As some legislators and certain advocacy groups continue to call for more wind power while simultaneously calling for removal of hydro-electric dams, Benton PUD believes it is important for our customers and citizens of Washington State to hear the utility side of the energy story. To this end, we are committed to facilitating education and outreach efforts based on the premise that all energy choices represent economic and environmental tradeoffs and that consideration of utility business models and the physics of the power grid matter when taking a position to promote one form of power generation technology over another.

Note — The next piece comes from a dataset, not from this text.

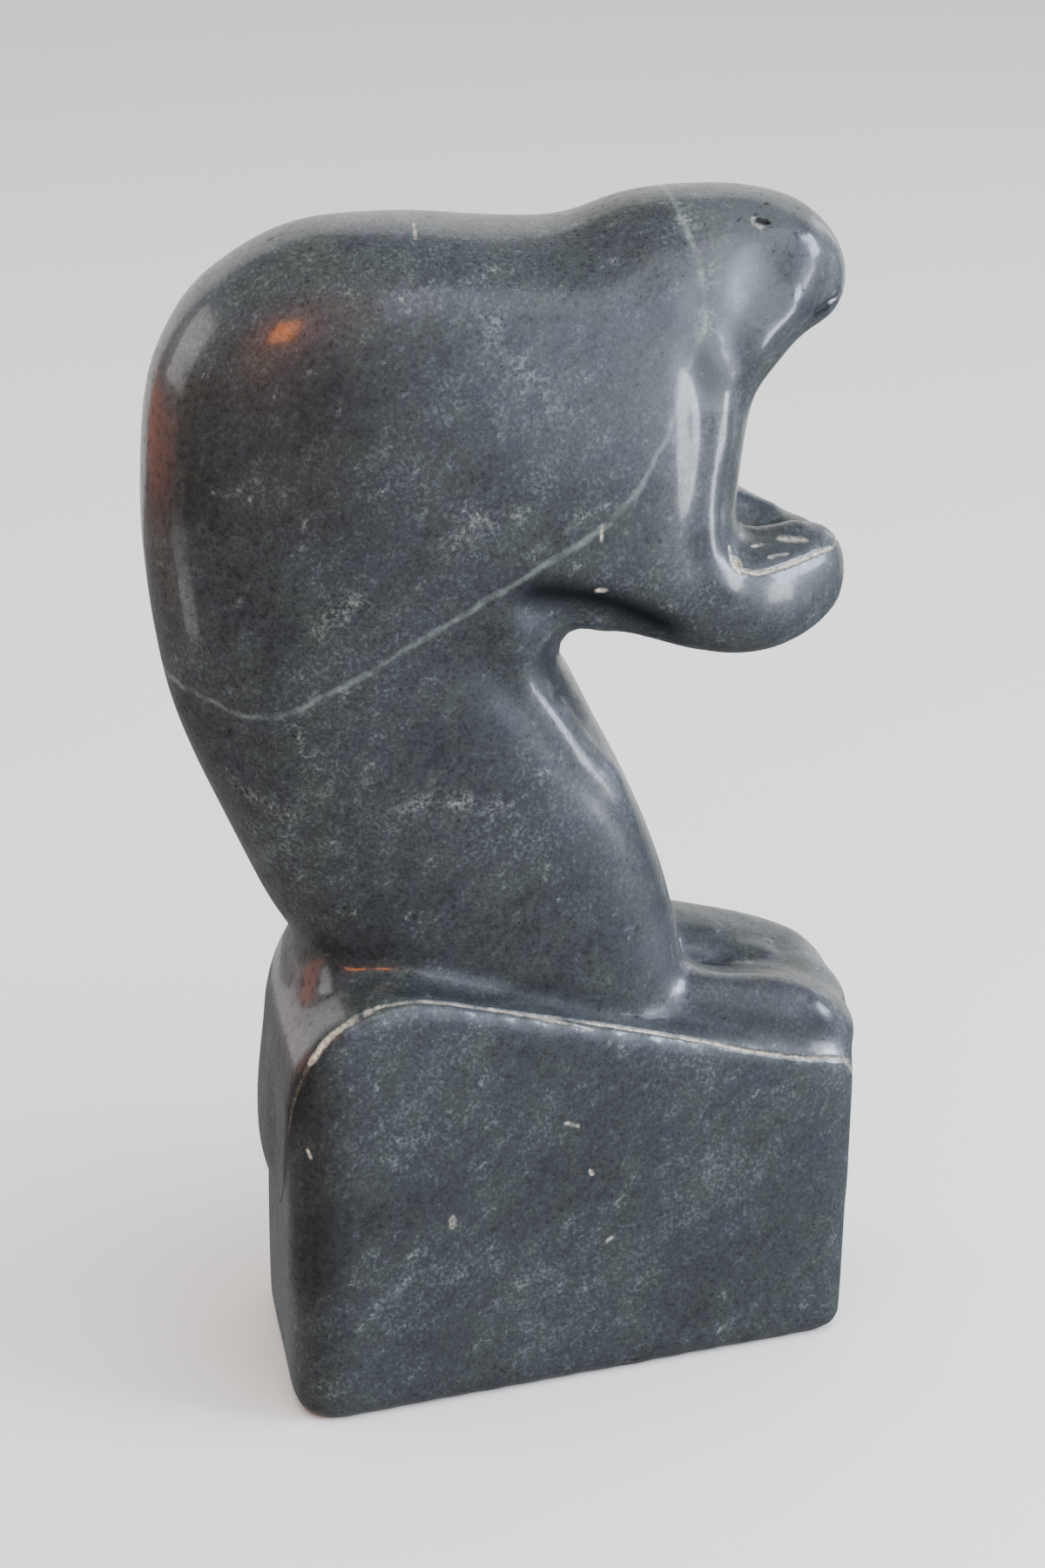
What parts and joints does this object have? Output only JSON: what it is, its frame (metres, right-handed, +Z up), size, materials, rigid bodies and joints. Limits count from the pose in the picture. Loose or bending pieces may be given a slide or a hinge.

Existing wind farm development in Washington State and along the northern Oregon border has already resulted in the industrialization of previously scenic hillsides, canyons and desert vistas in the region in and around Benton County. Before Benton PUD customers and citizens throughout our region accept further sacrifice of the natural beauty and open spaces that are part of our way of life, we want them to know there are other options we should be asking our legislators and utility industry leaders to urgently and seriously consider. This is the reason for this report and for our formal declaration that Benton PUD does not support further development of wind power in the PNW.

Whether nuclear is a better option than natural gas is debatable but the fact natural gas is necessary now and is a far better option than more heavily subsidized, system destroying, rate-raising wind energy is not i doubt. Congratulations to the Benton PUD folks o such a well-written document!